Of course, as a UAE racing fan, it was disappointing not to see Godolphin win in Melbourne but the manner in which Hartnell and Qewy ran was inspiring. Third place might have disappointed Hartnell jockey James McDonald, but the horse is a class act and this finish represents a positive stride in the hope that he might race over a shorter distance.
After experiencing the sheer energy at Flemington, I’m enthralled by the passion of the local people for the Melbourne Cup. It’s a magnificent occasion. I can only compare it to previous experiences of being at Ascot, Newmarket, Leopardstown or the Dubai World Cup, and even though you have plenty of adoring racing fans at these venues, the atmosphere in Melbourne is incomparable.
The Melbourne Cup is clearly a significant part of the country’s culture and it’s a race that draws the people together. It is the biggest race in the world for me, and if one ever has the chance to travel to Australia for the first week in November, then it’s definitely a sporting occasion not to miss.
He partnered favourite horse Mutual Force to victory in the only Thoroughbred race on the card, a 2200m handicap, exactly a year and a day since his last ride in public.

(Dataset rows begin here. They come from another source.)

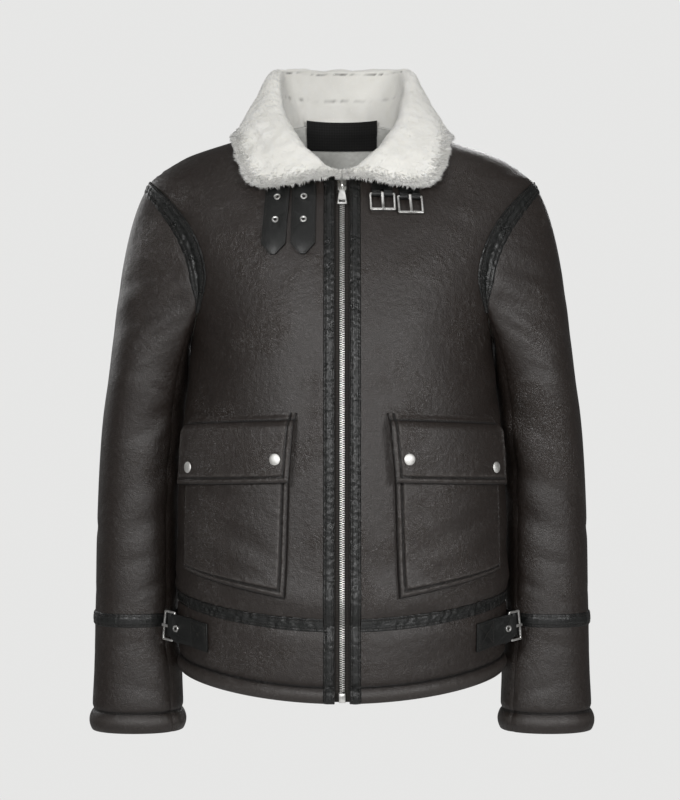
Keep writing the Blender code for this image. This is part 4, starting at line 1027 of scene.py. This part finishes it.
def sleeve_rows():
    cap = np.linspace(0, 0.97, 60)
    arm = along_of(steps(SLEEVE_TOP, CUFF_GROOVE + 0.006, CLOTH_STEP))
    cuff = along_of(steps(CUFF_GROOVE + 0.004, CUFF, 0.0012))
    return np.concatenate((cap, arm, cuff))


def sleeve_panels(side, label):
    mirror = np.array((side, 1.0, 1.0))

    def place(around, along, out):
        return sleeve(along, around, out) * mirror

    low, high = UNDER_SLEEVE
    rows = sleeve_rows()
    # Painted shade in the cuff's groove and a painted highlight on its roll
    wear = (groove_wear(SLEEVE_TOP + 1 - rows - CUFF_GROOVE, 0.0020) * (rows > 1))[:, None]
    for kind, first, last, count, flat, area in (
        ("under", low + SLEEVE_GAP, high - SLEEVE_GAP, 22, (0.110, 0.560), 0.045),
        ("top", high + SLEEVE_GAP, low + 360 - SLEEVE_GAP, 72, (0.330, 0.690), 0.165),
    ):
        across = np.linspace(first, last, count)
        piece = panel(f"{kind}_sleeve_{label}", place, across, rows, cuff_out, wear=wear)
    bottom, top = SLEEVE_BAND
    down = along_of(np.linspace(top, bottom, 15))
    around = np.linspace(0, 360, 145)[:-1]

    def share(along):
        return (along - along_of(top)) / (top - bottom)

    def face(turn, along):
        return strip_out(share(along), turn * SLEEVE_DEGREE, 0.0160, 7.0 + side, SUNK, 0.22)

    name, node, low = f"sleeve_band_strip_{label}", f"sleeve_band_{label}", LAID_ON + SUNK
    piece = strip(name, node, BAND_LOOK, place, around, down, face, low, share(down)[:, None], ring=True)
    ring = np.linspace(0, 360, 200)
    lines = [line_on(place, ring, along_of(h), low + LEATHER) for h in (bottom + 0.0026, top - 0.0026)]
    lines.append(line_on(place, ring, along_of(CUFF_GROOVE), -0.0012))
    sew(f"sleeve_sewing_{label}", lines)


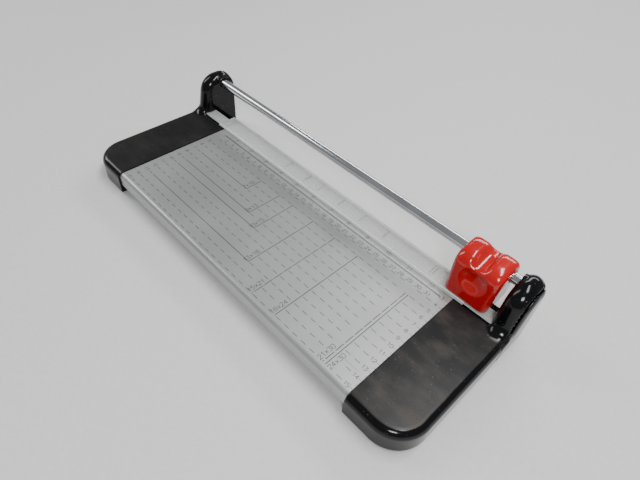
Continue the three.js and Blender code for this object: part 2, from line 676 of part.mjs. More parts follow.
/** A rubber foot with a push-in stem. */
function makeFoot() {
  const end = FOOT_HEIGHT + FOOT_STEM_LENGTH - FOOT_STEM_SPARE;
  const profile = [
    V2(0, 0), V2(FOOT_RADIUS - FOOT_EDGE, 0), V2(FOOT_RADIUS, FOOT_EDGE),
    V2(FOOT_RADIUS, FOOT_HEIGHT), V2(FOOT_STEM_RADIUS, FOOT_HEIGHT),
    V2(FOOT_STEM_RADIUS - FOOT_STEM_TAPER, end), V2(0, end),
  ];
  return new THREE.LatheGeometry(profile, SIDES.medium).rotateX(Math.PI / 2);
}

// ---- Cutting head ----------------------------------------------------------------------------

/** One level ring of the hood: a rounded rectangle. */
function hoodRing(half, front, back, radius, z) {
  const corners = [
    [half - radius, back - radius, 0],
    [-half + radius, back - radius, 90],
    [-half + radius, -front + radius, 180],
    [half - radius, -front + radius, 270],
  ];
  const points = corners.flatMap(([x, y, from]) => arc(x, y, radius, from, from + 90, STEPS.hood));
  return points.map((p) => V3(p.x, p.y, z));
}

/** How far a rounded crown has drawn in at height z, for a rounding of the given radius. */
function drawnIn(radius, z) {
  const up = THREE.MathUtils.clamp((z - HEAD_TOP + radius) / radius, 0, 1);
  return radius * (1 - Math.sqrt(1 - up * up));
}

const faceAt = (z) => HEAD_FRONT - (HEAD_LEAN * (z - HEAD_BOTTOM)) / (HEAD_TOP - HEAD_BOTTOM);

/** Rings of the hood from foot to crown, moved in from the outside by a wall's thickness. */
function hoodSkin(thinner) {
  const crownStart = HEAD_TOP - CROWN_FRONT;
  const levels = [
    ...HEAD_LEVELS.map((rise) => HEAD_BOTTOM + rise),
    crownStart,
    ...CROWN_LEVELS.map((share) => crownStart + CROWN_FRONT * share),
  ];
  return levels.map((z) => {
    const flare = Math.min(1, (z - HEAD_BOTTOM) / HEAD_FLARE);
    const wide = HEAD_FOOT_HALF + (HEAD_HALF - HEAD_FOOT_HALF) * flare;
    const front = faceAt(z) - drawnIn(CROWN_FRONT, z);
    const back = HEAD_BACK - drawnIn(CROWN_BACK, z);
    const half = wide - drawnIn(CROWN_SIDE, z);
    return hoodRing(half - thinner, front - thinner, back - thinner, HEAD_CORNER - thinner / 2, z);
  });
}

/** The saddle's round bar, and the ball of the thumb hollow, both grown by a wall's thickness. */
function hoodDents(grown) {
  const radius = SADDLE_RADIUS + grown;
  const share = (SADDLE_RADIUS + grown * ROOM_SHARE) / radius;
  const thumbY = -faceAt(THUMB_ABOVE) + THUMB_DEPTH - THUMB_RADIUS;
  const ball = THUMB_RADIUS + grown * ROOM_SHARE;
  return [
    bar('y', radius, -HEAD_FRONT, HEAD_BACK + OVER, 0, 0, SIDES.large)
      .scale(share, 1, 1).translate(0, 0, SADDLE_FLOOR + SADDLE_RADIUS),
    new THREE.SphereGeometry(ball, BALL_STEPS.across, BALL_STEPS.along)
      .translate(0, thumbY, THUMB_ABOVE),
  ].map(solid);
}

/** The room inside the hood and its blade guard, open in front below the table's height. */
function hoodRooms() {
  const wall = HEAD_SHELL_WALL;
  const rings = hoodSkin(wall).map((ring, i) =>
    ring.map((p) => V3(p.x, p.y, i === 0 ? p.z - OVER : p.z - wall)));
  const bladeRoom = bar(
    'y', GUARD_RADIUS - wall, GUARD_FRONT - OVER, GUARD_BACK - wall, 0, BLADE_CENTRE, SIDES.fine,
  );
  const inside = minus(solid(loft(rings, (p) => V2(p.x, p.y))), ...hoodDents(wall));
  const open = box(
    -HEAD_HALF, HEAD_HALF, -HEAD_FRONT - OVER, GUARD_FRONT + OPEN_LIP,
    BLADE_CENTRE - GUARD_RADIUS - OVER, HEAD_BOTTOM,
  );
  return [union(inside, solid(bladeRoom)), solid(open)];
}

/** The holes through the hood: rod, axle head and the two screws. */
function hoodHoles() {
  const reach = HEAD_HALF + OVER;
  const back = HEAD_BACK + OVER;
  return [
    bar('x', ROD_RADIUS + FREE_GAP, -reach, reach, ROD_BEHIND, ROD_ABOVE, SIDES.large),
    bar('y', AXLE_HEAD_RADIUS + FIT_GAP, 0, back, 0, BLADE_CENTRE, SIDES.medium),
    ...[-HEAD_SCREW_SPREAD, HEAD_SCREW_SPREAD].map((x) =>
      bar('y', HEAD_SCREW_RADIUS + FIT_GAP, 0, back, x, HEAD_SCREW_ABOVE, SIDES.tiny)),
  ].map(solid);
}

/** The red hood: hollow, with a saddle between two ridges, a thumb hollow and a blade guard. */
function makeHood() {
  const guard = bar('y', GUARD_RADIUS, GUARD_FRONT, GUARD_BACK, 0, BLADE_CENTRE, SIDES.fine);
  const outside = union(solid(loft(hoodSkin(0), (p) => V2(p.x, p.y))), solid(guard));
  return minus(outside, ...hoodDents(0), ...hoodRooms(), ...hoodHoles());
}

/** The carrier's lug on one side, with the web that joins it to the block. */
function carrierLug(s) {
  const [a, b] = [s * LUG_INNER, s * CARRIER_HALF].sort((p, q) => p - q);
  return union(
    solid(bar('x', LUG_RADIUS, a, b, ROD_BEHIND, ROD_ABOVE, SIDES.fine)),
    solid(box(a, b, ROD_BEHIND - LUG_WEB.front, ROD_BEHIND + LUG_WEB.back, CARRIER_DECK - OVER, ROD_ABOVE)),
  );
}

/** The holes on one side of the carrier: bush, shoe peg and head screw. */
function carrierHoles(s) {
  const [a, b] = [s * (LUG_INNER + LUG_STOP), s * (CARRIER_HALF + OVER)].sort((p, q) => p - q);
  return [
    bar('x', around(BUSH_RADIUS + RUN_GAP, SIDES.fine), a, b, ROD_BEHIND, ROD_ABOVE, SIDES.fine),
    bar('z', SHOE_PEG_RADIUS + FIT_GAP, CARRIER_BOTTOM - OVER, CARRIER_BOTTOM + SHOE_PEG_ROOM,
      s * (SHOE_HALF - SHOE_PEG_INSET), SHOE_MIDDLE, SIDES.tiny),
    bar('y', HEAD_SCREW_RADIUS + RUN_GAP, CARRIER_BACK - HEAD_SCREW_LENGTH, CARRIER_BACK + OVER,
      s * HEAD_SCREW_SPREAD, HEAD_SCREW_ABOVE, SIDES.tiny),
  ];
}

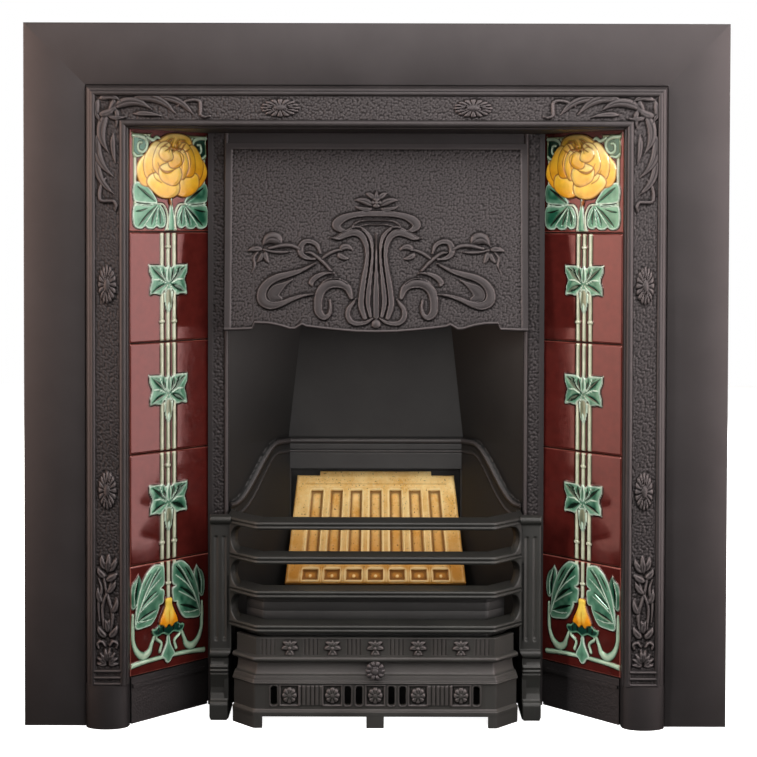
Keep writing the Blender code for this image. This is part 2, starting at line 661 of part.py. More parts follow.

Mutual Force, trained by his boss Ali Rashid Al Rayhi, has now won six times for the yard and, on all bar one occasion, Al Mazrooei has been in the saddle.
The jockey said: “It is obviously great to be back and especially with a winner for Ali who has always been a great support.
This horse goes well fresh and likes it here at Abu Dhabi so I was hopeful of a big run.
“Ali has always really supported me so I am delighted to ride a winner for him.”
The official feature, the 1600m Sheikh Zayed Bin Sultan Al Nahyan Cup Prep, was won fairly comfortably by Shateh who made all under Richard Mullen.
Trained by Majed Al Jahouri for Sheikh Hamdan bin Mansour Al Nahyan, he was completing a double for his jockey who had earlier employed identical tactics in a 1400m conditions contest aboard AF Ashras.
Mullen said: “It has been a good evening and I was hopeful of it being so on the way here as I thought I had some good chances.”
GODOLPHIN’S FIGHT GOES ON
Sheikh Mohammed Bin Rashid’s quest for an elusive Melbourne Cup goes on for another year after Almandin stormed to victory ahead of Heartbreak City.
Godolphin had five runners in Tuesday’s race at Flemington, with Hartnell and Qewy finishing third and fourth respectively.
Flemington is a racecourse Godolphin has been competing at since 1998, with three runner-up spots representing their best finish.
Qewy and Secret Number showed buckets of talent in the two mile race, but question marks remain over Hartnell’s ability to run over two miles.
The horse is a class act, possessing plenty of pace, but perhaps he could thrive over shorter distance.
LLOYD WILLIAMS MAKES HISTORY
It’s been 20 years since Lloyd Williams last stepped out at Flemington, and on Tuesday, he delivered a spectacular press conference following Almandin’s win.
“I’m now 76 years as a Melbournian,” Williams said. “From the age of five, I listened to the Melbourne Cup. It’s always been a part of my life. I’ve dreamed about it since I was a boy.”
Williams is a record five time winner in Melbourne and the most successful owner in the history of this event.
He rarely makes public appearances these days, instead choosing to watch sport at home, where his son Nick is the face of the racing operation.
THE MELBOURNE CUP IS UNIQUE
It’s hard to think of any sporting event in the world where a big city comes to a standstill for a day.
In Victoria, employees receive a public holiday for the Melbourne Cup with most either turning out to Flemington or watching the race live on TV.
The Melbourne Cup is a significant part of Australian culture and it’s a race that draws everyone together. To see how passionate people were about the race proves how important it is, not just to the city, but also to the fans who travel across the country to watch the race that stops the nation.